Given instruction
The lines to extract run from the first line of the entries through the line that contains "focus_height: float = 6 * MM"; reproduce exactly those lines and no others.

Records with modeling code
☆ ☆ ☆ ☆ ☆ ☆ ☆
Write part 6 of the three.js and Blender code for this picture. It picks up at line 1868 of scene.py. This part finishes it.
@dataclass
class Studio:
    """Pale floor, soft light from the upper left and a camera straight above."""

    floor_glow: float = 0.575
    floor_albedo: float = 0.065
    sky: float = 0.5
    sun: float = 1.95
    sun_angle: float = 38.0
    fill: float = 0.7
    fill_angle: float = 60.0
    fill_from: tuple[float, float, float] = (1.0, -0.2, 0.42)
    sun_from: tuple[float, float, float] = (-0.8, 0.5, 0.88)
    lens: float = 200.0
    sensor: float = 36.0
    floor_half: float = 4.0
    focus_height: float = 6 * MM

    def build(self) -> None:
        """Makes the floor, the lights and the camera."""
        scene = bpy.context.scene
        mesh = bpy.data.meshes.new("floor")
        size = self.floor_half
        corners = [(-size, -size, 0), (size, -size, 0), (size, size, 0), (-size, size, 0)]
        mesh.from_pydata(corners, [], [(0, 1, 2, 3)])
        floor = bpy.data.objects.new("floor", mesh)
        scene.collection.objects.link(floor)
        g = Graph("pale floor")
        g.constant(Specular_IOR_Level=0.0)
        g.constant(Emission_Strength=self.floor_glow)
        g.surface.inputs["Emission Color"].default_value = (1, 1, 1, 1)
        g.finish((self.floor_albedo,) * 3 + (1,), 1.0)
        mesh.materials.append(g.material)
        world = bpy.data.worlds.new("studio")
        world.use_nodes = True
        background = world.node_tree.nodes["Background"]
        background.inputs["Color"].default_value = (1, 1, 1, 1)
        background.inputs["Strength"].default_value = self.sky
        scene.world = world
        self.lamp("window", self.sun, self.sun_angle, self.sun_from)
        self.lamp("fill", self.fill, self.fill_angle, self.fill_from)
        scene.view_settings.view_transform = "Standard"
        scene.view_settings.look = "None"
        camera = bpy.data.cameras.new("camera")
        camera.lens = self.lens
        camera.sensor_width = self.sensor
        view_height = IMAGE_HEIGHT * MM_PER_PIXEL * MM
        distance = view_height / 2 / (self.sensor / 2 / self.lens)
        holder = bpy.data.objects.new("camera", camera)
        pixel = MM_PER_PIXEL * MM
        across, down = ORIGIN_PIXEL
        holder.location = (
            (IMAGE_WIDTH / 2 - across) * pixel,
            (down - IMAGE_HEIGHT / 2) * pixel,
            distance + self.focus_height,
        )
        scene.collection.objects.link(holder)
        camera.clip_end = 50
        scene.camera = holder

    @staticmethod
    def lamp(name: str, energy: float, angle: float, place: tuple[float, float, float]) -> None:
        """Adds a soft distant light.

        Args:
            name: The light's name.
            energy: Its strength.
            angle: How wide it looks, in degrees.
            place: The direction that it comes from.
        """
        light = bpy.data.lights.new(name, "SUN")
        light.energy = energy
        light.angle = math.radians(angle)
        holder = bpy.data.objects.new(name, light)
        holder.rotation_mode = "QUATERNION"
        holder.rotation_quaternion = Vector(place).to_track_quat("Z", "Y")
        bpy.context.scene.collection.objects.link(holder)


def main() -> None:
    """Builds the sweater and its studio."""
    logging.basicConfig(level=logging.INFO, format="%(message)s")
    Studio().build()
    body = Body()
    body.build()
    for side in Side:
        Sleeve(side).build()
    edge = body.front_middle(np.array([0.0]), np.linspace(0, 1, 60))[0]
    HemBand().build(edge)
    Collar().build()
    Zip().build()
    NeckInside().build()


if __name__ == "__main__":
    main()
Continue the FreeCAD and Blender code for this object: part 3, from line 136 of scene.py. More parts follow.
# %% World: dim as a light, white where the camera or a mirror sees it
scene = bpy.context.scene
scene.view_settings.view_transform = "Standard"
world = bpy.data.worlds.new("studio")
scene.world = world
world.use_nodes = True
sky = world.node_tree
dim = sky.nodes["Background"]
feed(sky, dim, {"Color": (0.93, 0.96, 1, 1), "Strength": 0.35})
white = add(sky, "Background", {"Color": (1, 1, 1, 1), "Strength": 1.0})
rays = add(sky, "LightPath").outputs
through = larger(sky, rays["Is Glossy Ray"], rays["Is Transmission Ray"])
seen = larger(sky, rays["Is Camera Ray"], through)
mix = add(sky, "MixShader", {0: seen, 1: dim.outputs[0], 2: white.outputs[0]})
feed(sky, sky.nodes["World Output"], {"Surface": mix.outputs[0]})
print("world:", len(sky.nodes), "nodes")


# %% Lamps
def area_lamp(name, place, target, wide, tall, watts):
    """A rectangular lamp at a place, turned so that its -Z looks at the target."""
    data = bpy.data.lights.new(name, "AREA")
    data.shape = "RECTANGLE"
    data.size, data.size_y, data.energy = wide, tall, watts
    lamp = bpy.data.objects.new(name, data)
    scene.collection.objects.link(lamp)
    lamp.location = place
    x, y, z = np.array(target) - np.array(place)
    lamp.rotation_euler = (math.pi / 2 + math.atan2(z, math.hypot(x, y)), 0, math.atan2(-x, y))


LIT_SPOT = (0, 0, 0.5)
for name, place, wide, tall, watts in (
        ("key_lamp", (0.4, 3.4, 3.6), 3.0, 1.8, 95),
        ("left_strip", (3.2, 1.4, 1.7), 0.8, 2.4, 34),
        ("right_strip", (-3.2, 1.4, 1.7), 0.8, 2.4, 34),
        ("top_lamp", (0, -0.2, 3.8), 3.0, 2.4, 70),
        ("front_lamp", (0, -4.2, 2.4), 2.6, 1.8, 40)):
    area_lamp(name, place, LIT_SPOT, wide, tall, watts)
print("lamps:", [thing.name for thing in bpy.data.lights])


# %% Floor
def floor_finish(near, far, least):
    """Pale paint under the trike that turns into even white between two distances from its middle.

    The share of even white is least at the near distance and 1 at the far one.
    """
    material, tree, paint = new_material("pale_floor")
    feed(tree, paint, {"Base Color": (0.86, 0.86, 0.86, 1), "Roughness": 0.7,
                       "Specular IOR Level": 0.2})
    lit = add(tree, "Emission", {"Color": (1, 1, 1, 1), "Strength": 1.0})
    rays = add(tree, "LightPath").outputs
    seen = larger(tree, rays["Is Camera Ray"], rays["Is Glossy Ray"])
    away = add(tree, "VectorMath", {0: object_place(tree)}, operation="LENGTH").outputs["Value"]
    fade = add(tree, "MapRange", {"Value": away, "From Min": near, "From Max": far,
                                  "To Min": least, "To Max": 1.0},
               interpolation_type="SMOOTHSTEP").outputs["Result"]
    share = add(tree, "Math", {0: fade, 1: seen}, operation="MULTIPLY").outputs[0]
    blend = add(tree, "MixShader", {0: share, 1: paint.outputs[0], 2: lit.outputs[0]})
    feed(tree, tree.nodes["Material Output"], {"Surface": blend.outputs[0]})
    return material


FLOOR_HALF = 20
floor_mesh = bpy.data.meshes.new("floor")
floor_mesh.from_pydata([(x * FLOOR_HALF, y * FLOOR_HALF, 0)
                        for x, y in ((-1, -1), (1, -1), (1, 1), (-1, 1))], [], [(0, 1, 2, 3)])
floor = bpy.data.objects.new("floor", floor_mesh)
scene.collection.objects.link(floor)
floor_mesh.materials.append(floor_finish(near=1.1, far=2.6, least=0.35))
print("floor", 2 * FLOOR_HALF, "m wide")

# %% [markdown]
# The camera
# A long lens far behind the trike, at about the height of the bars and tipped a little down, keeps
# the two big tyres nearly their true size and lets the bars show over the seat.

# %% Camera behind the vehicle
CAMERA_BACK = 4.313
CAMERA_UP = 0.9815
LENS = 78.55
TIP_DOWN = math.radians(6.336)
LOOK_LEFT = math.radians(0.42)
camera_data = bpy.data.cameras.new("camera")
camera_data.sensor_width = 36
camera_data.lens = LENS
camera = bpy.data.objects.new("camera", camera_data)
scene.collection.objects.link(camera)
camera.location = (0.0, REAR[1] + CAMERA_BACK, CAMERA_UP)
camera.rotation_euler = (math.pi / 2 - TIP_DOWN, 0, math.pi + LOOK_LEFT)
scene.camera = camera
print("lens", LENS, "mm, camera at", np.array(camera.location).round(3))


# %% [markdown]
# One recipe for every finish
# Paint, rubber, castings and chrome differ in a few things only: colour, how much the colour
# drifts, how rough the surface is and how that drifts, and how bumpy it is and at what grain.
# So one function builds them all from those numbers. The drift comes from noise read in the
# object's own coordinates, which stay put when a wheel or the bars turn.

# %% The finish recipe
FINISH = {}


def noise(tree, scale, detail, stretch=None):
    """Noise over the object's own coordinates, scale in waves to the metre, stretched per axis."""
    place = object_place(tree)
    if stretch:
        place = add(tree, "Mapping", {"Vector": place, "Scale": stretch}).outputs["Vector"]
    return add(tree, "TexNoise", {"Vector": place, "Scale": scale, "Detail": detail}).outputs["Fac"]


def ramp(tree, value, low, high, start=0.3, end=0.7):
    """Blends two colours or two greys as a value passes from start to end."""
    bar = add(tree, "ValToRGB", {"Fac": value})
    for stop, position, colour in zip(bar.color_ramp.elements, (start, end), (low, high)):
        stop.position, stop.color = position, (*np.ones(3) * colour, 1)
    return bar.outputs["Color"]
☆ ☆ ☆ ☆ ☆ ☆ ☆
Correct answer
Write part 6 of the three.js and Blender code for this picture. It picks up at line 1868 of scene.py. This part finishes it.
@dataclass
class Studio:
    """Pale floor, soft light from the upper left and a camera straight above."""

    floor_glow: float = 0.575
    floor_albedo: float = 0.065
    sky: float = 0.5
    sun: float = 1.95
    sun_angle: float = 38.0
    fill: float = 0.7
    fill_angle: float = 60.0
    fill_from: tuple[float, float, float] = (1.0, -0.2, 0.42)
    sun_from: tuple[float, float, float] = (-0.8, 0.5, 0.88)
    lens: float = 200.0
    sensor: float = 36.0
    floor_half: float = 4.0
    focus_height: float = 6 * MM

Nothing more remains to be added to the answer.